-- START OF SOURCE DATA --

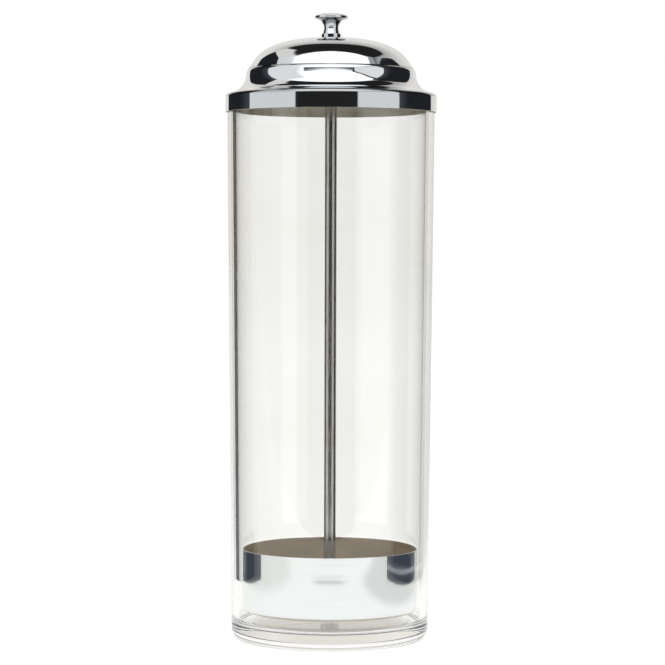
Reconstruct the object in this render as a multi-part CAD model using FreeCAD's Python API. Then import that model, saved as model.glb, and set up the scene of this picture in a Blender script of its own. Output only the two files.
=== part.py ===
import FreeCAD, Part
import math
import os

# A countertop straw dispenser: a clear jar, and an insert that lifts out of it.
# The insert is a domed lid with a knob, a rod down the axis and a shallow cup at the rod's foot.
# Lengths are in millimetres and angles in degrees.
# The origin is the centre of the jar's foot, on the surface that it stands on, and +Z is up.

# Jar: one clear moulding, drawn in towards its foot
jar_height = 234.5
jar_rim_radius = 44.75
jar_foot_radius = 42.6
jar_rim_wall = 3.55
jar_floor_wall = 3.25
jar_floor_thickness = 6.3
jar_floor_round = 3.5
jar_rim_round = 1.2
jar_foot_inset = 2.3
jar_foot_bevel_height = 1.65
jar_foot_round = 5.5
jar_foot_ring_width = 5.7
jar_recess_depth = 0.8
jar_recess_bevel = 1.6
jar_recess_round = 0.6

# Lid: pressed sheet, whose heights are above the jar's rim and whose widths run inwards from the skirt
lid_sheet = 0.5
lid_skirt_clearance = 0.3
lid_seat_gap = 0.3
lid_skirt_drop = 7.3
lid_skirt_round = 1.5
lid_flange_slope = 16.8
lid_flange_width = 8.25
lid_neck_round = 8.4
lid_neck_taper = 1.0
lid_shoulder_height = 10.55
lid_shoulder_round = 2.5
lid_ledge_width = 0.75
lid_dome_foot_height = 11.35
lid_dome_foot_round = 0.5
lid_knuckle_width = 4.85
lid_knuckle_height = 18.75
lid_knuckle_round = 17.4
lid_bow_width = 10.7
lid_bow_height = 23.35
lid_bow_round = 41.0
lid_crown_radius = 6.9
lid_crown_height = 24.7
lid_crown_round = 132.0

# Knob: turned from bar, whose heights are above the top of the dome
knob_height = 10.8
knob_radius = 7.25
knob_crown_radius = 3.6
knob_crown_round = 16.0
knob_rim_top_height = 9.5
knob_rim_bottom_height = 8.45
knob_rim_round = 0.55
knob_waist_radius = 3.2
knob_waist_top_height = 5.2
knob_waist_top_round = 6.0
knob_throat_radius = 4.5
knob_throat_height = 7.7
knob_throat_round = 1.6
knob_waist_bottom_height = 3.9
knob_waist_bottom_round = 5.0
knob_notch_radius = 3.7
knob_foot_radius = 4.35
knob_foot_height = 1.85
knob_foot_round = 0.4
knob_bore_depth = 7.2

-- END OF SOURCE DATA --

**YOUR OBJECTIVE:**
Reproduce the material above exactly; please quote every line of it.

**WRITTEN REPLY:**
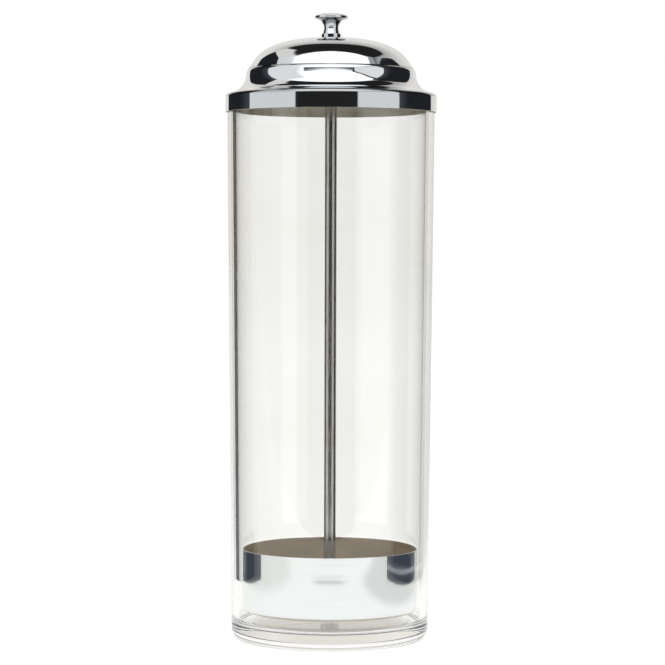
Reconstruct the object in this render as a multi-part CAD model using FreeCAD's Python API. Then import that model, saved as model.glb, and set up the scene of this picture in a Blender script of its own. Output only the two files.
=== part.py ===
import FreeCAD, Part
import math
import os

# A countertop straw dispenser: a clear jar, and an insert that lifts out of it.
# The insert is a domed lid with a knob, a rod down the axis and a shallow cup at the rod's foot.
# Lengths are in millimetres and angles in degrees.
# The origin is the centre of the jar's foot, on the surface that it stands on, and +Z is up.

# Jar: one clear moulding, drawn in towards its foot
jar_height = 234.5
jar_rim_radius = 44.75
jar_foot_radius = 42.6
jar_rim_wall = 3.55
jar_floor_wall = 3.25
jar_floor_thickness = 6.3
jar_floor_round = 3.5
jar_rim_round = 1.2
jar_foot_inset = 2.3
jar_foot_bevel_height = 1.65
jar_foot_round = 5.5
jar_foot_ring_width = 5.7
jar_recess_depth = 0.8
jar_recess_bevel = 1.6
jar_recess_round = 0.6

# Lid: pressed sheet, whose heights are above the jar's rim and whose widths run inwards from the skirt
lid_sheet = 0.5
lid_skirt_clearance = 0.3
lid_seat_gap = 0.3
lid_skirt_drop = 7.3
lid_skirt_round = 1.5
lid_flange_slope = 16.8
lid_flange_width = 8.25
lid_neck_round = 8.4
lid_neck_taper = 1.0
lid_shoulder_height = 10.55
lid_shoulder_round = 2.5
lid_ledge_width = 0.75
lid_dome_foot_height = 11.35
lid_dome_foot_round = 0.5
lid_knuckle_width = 4.85
lid_knuckle_height = 18.75
lid_knuckle_round = 17.4
lid_bow_width = 10.7
lid_bow_height = 23.35
lid_bow_round = 41.0
lid_crown_radius = 6.9
lid_crown_height = 24.7
lid_crown_round = 132.0

# Knob: turned from bar, whose heights are above the top of the dome
knob_height = 10.8
knob_radius = 7.25
knob_crown_radius = 3.6
knob_crown_round = 16.0
knob_rim_top_height = 9.5
knob_rim_bottom_height = 8.45
knob_rim_round = 0.55
knob_waist_radius = 3.2
knob_waist_top_height = 5.2
knob_waist_top_round = 6.0
knob_throat_radius = 4.5
knob_throat_height = 7.7
knob_throat_round = 1.6
knob_waist_bottom_height = 3.9
knob_waist_bottom_round = 5.0
knob_notch_radius = 3.7
knob_foot_radius = 4.35
knob_foot_height = 1.85
knob_foot_round = 0.4
knob_bore_depth = 7.2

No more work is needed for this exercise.